Especially in Los Angeles.
The old Melrose was odd and organic, with almost zero setbacks between storefronts and the sidewalk and surely the longest unbroken stretch of retail frontage in Los Angeles—more than 15 blocks of it. The storefronts are too small for chains, and almost none of them have parking. Which is, of course, what makes it so great. Its heyday has passed, however, inherited by other streets in other neighborhoods, other cities—but none with the mystique, or the sheer length, of Melrose.
Melrose will not be cool again any time soon. But formerly cool places can still become nicer places. Melrose could have been $50 million nicer.
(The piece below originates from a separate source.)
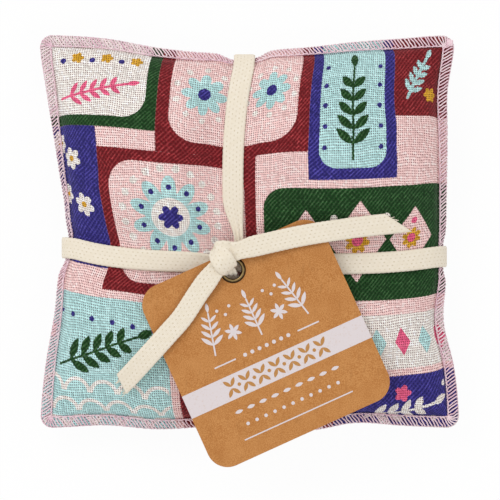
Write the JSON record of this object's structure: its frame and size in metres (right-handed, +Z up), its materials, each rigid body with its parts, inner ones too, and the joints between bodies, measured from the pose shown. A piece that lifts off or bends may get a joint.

That’s how much the California Department of Transportation might have granted the city of L.A.—granted, not loaned—to turn Melrose into Los Angeles’s most complete, highest-profile Complete Street. Uplift Melrose would have replaced a lane of traffic with bike lanes, seating areas, and sidewalk bulb-outs. It would have planted shade trees and installed new streetlights and crosswalks.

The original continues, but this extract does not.